Washington D.C., Sep 17, 2006 / 22:00 pm
The president of the U.S. Conference of Catholic Bishops (USCCB) has warned Amnesty International that a proposal to abandon its neutral stance on abortion for a policy of advocating for abortion as a “human right” will jeopardize the organization’s excellent record as a champion for human rights.
“To abandon this long-held [neutral] position would be a tragic mistake,” wrote Bishop William Skylstad in a letter to Irene Khan, the secretary general of Amnesty International.
Amnesty International’s work would be “harmed by this unprecedented and unnecessary involvement in the abortion debate,” the bishop warned. The USCCB joins the British and Canadian bishops who, in recent months, have cautioned Amnesty International on the same point.

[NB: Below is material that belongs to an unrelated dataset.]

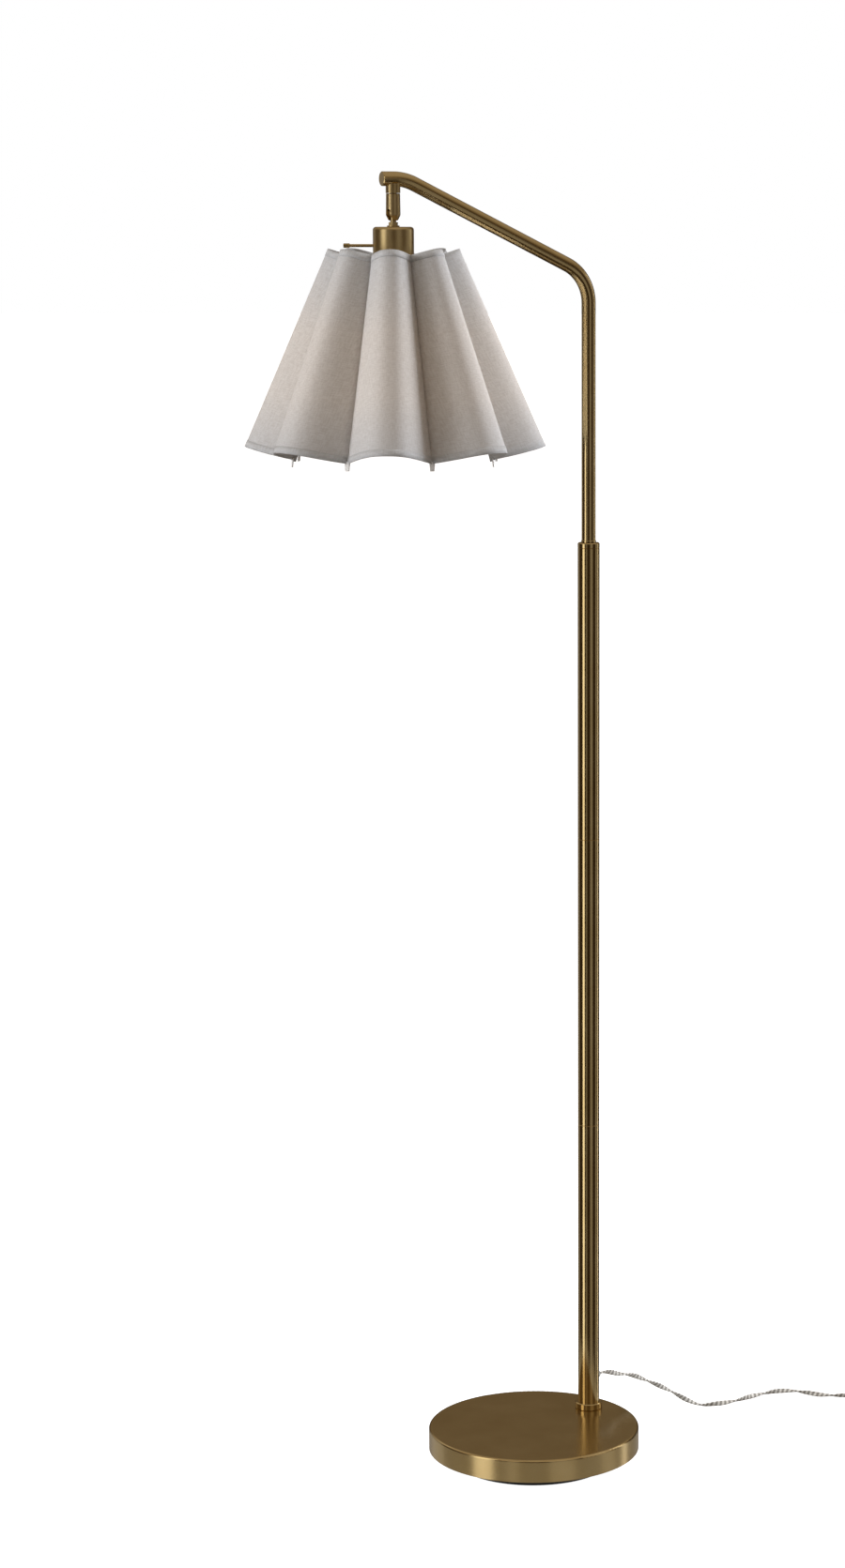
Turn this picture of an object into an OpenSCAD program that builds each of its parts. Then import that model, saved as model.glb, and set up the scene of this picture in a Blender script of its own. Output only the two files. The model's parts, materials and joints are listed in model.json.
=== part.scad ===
// Arc floor lamp: a weighted round base, a pole in three screwed lengths, a bent arm, and a head
// that swivels and tilts, with a turn switch and a scalloped fabric shade.
// Millimetres. +Z is up and the origin is the middle of the base's underside, on the floor.
// The arm points along -X.

/* [Base] */
// Diameter of the pressed steel base shell
base_d = 245; // [200:1:300]
// Height of the shell's side
shell_h = 26; // [24:1:34]
// Sheet thickness of the shell
shell_wall = 1.5; // [1:0.1:2.5]
// Radius of the shell's upper edge
shell_edge_r = 2.5; // [1.6:0.1:4]
// Thickness of the iron weight
weight_t = 19; // [14:1:20]
// How far the black bottom cover stands in from the shell's side
cover_inset = 18.5; // [14:0.5:30]
// How far the cover stands below the shell
cover_h = 8; // [4:1:14]
// How far the rubber pad stands in from the cover's side
pad_inset = 10; // [10:0.5:24]
// Thickness of the rubber pad
pad_t = 6; // [3:1:10]

/* [Pole] */
// Distance of the pole's axis from the base's side
pole_inset = 33.5; // [28:0.5:70]
// Direction of the pole from the middle of the base, from +X towards +Y
pole_turn = 18; // [0:1:45]
// Outer diameter of the pole tubes
pole_d = 25; // [22:1:32]
// Wall of the pole tubes
pole_wall = 1.5; // [1:0.1:2]
// Length of the lowest pole tube
lower_l = 346; // [250:1:450]
// Length of the middle pole tube
middle_l = 339; // [250:1:450]
// Length of the highest pole tube, without its cap
upper_l = 337; // [250:1:450]
// Height of the cap on the pole's top
pole_cap_h = 6; // [4:1:10]
// Width of the collar's rim round the pole's foot
collar_w = 3.3; // [1.6:0.1:8]
// Height of the collar at the pole's foot
collar_h = 8; // [5:1:14]

/* [Arm] */
// Outer diameter of the arm tube
arm_d = 16; // [14:0.5:18]
// Wall of the arm tube
arm_wall = 1.2; // [1:0.1:1.6]
// Height of the arm's lower corner above the pole's top
corner_h = 301; // [200:1:400]
// Distance from the pole's axis to the swivel's axis
arm_reach = 238; // [200:1:320]
// Slope of the arm above the level
arm_slope = 25.5; // [15:0.5:35]
// Distance from the arm's upper corner to the swivel's axis
flat_l = 13.5; // [13:0.5:24]
// Length of arm past the swivel's axis
arm_end_l = 12; // [10:0.5:20]
// Radius of the arm's lower bend, on its centre line
lower_bend_r = 48; // [36:1:80]
// Radius of the arm's upper bend, on its centre line
upper_bend_r = 58; // [40:1:60]

/* [Swivel] */
// Diameter of the swivel's collar and barrel
swivel_d = 16; // [16:0.5:20]
// Height of the collar under the arm
swivel_collar_h = 7.5; // [6:0.5:12]
// Length of the swivel's barrel
barrel_l = 29.3; // [28:0.1:36]
// Diameter of the ball in the barrel
ball_d = 11.5; // [11:0.1:12]
// Diameter of the stem below the ball
stem_d = 6.6; // [6:0.1:7]
// How far the barrel is turned from the arm's line, towards the front
swivel_turn = 22; // [0:1:45]

/* [Head] */
// Diameter of the brass cup over the lampholder
cup_d = 45; // [44:0.5:56]
// Height of the cup
cup_h = 64.5; // [62:0.5:80]
// Sheet thickness of the cup
cup_wall = 1; // [0.8:0.1:1.5]
// Radius of the cup's upper edge
cup_edge_r = 3.6; // [2:0.1:6]
// Diameter of the moulded lampholder
holder_d = 39; // [38:0.5:41]
// Distance of the switch rod below the cup's top
switch_drop = 20.4; // [19:0.1:22]
// Direction of the switch rod, from +X towards +Y
switch_turn_deg = 154; // [90:1:180]
// Diameter of the switch rod
rod_d = 3.4; // [3:0.1:4]
// Distance of the knob's outer end from the head's axis
knob_reach = 54.9; // [40:0.1:60]
// Length of the switch knob
knob_l = 7; // [6:0.5:12]
// Diameter of the switch knob
knob_d = 5; // [5:0.5:12]
// Diameter of the bulb
bulb_d = 60; // [45:1:65]
// Length of the bulb with its cap
bulb_l = 108; // [95:1:120]

/* [Shade] */
// Number of scallops round the shade
shade_lobes = 8; // [8:4:12]
// Distance of the shade's top edge below the cup's top
shade_drop = 23.7; // [22:0.1:26]
// Height of the shade, along its axis, at a scallop's crest
shade_h = 216; // [180:0.1:260]
// Radius of the crests at the top edge
crest_top_r = 71.7; // [69:0.1:80]
// Radius of the crests at the bottom edge
crest_bottom_r = 166; // [150:1:180]
// Radius of the valleys at the top edge
valley_top_r = 55; // [53:0.5:58]
// Radius of the valleys at the bottom edge
valley_bottom_r = 119.5; // [112:0.5:124]
// How far the valleys hang below the crests at the top edge
top_dip = 6.4; // [0:0.1:12]
// How far the valleys hang below the crests at the bottom edge
bottom_dip = 12; // [0:0.5:24]
// Thickness of the shade's lined fabric
fabric_t = 1.2; // [0.8:0.1:2]
// Depth of the sewn seam inside each valley
seam_depth = 4; // [3:0.5:6]
// First crest's direction, from +X towards +Y
shade_turn = 19; // [0:1:44]
// Wire of the shade's frame
wire_d = 3; // [2.4:0.1:4]

/* [Cord] */
// Height of the cord's bushing above the base
cord_exit_h = 38; // [36:1:60]
// Mean diameter of the flat twin cord
cord_d = 5; // [4:0.5:6]
// Bore radius of the coil the spare cord is wound into
coil_hole_r = 21.5; // [20:0.5:30]
// Outer radius of that coil
coil_r = 46; // [40:1:60]
// Height of that coil
coil_h = 10.5; // [8:0.5:16]

/* [Hidden] */
$fn = 64;

// Clearances between pieces that are assembled, and round pieces that turn
fit_gap = 0.1;
turn_gap = 0.05;

// Heights through the base
shell_z = pad_t + cover_h;
base_top = shell_z + shell_h;
weight_z = base_top - shell_wall - weight_t;
weight_gap = 3;
weight_d = base_d - 2 * shell_wall - 2 * weight_gap;
cover_d = base_d - 2 * cover_inset;
pad_d = cover_d - 2 * pad_inset;
cover_rim_w = 12;
cover_gap = 0.5;
bolt_d = 10;
bolt_drop = 0.4;
bolt_head_h = 6;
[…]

Noting that the USCCB has worked with Amnesty International on a range of issues - most recently on a campaign to end the death penalty in the United States - Bishop Skylstad urged the organization not to “dilute or divert its mission by adopting a position that many see as fundamentally incompatible with a full commitment to human rights and that will deeply divide those working to defend human rights.”
“If Amnesty International were to advocate for abortion as a human right, it would risk diminishing its own well-deserved moral credibility,” Bishop Skylstad said. “It certainly would most likely divide its own members, many of whom are Catholic, and others who defend the rights of unborn children.”
The bishop pointed out that abortion is not considered a human right in international law, and both the United Nations Convention on the Rights of the Child and the recently adopted United Nations Declaration on Human Cloning uphold the principal of the dignity of the unborn child.
“The right to life itself is fundamental,” Bishop Skylstad said. “This is no peculiarity of Catholic teaching, but an insight of the ‘natural law’ tradition of human rights that has produced so many advances in upholding human dignity.”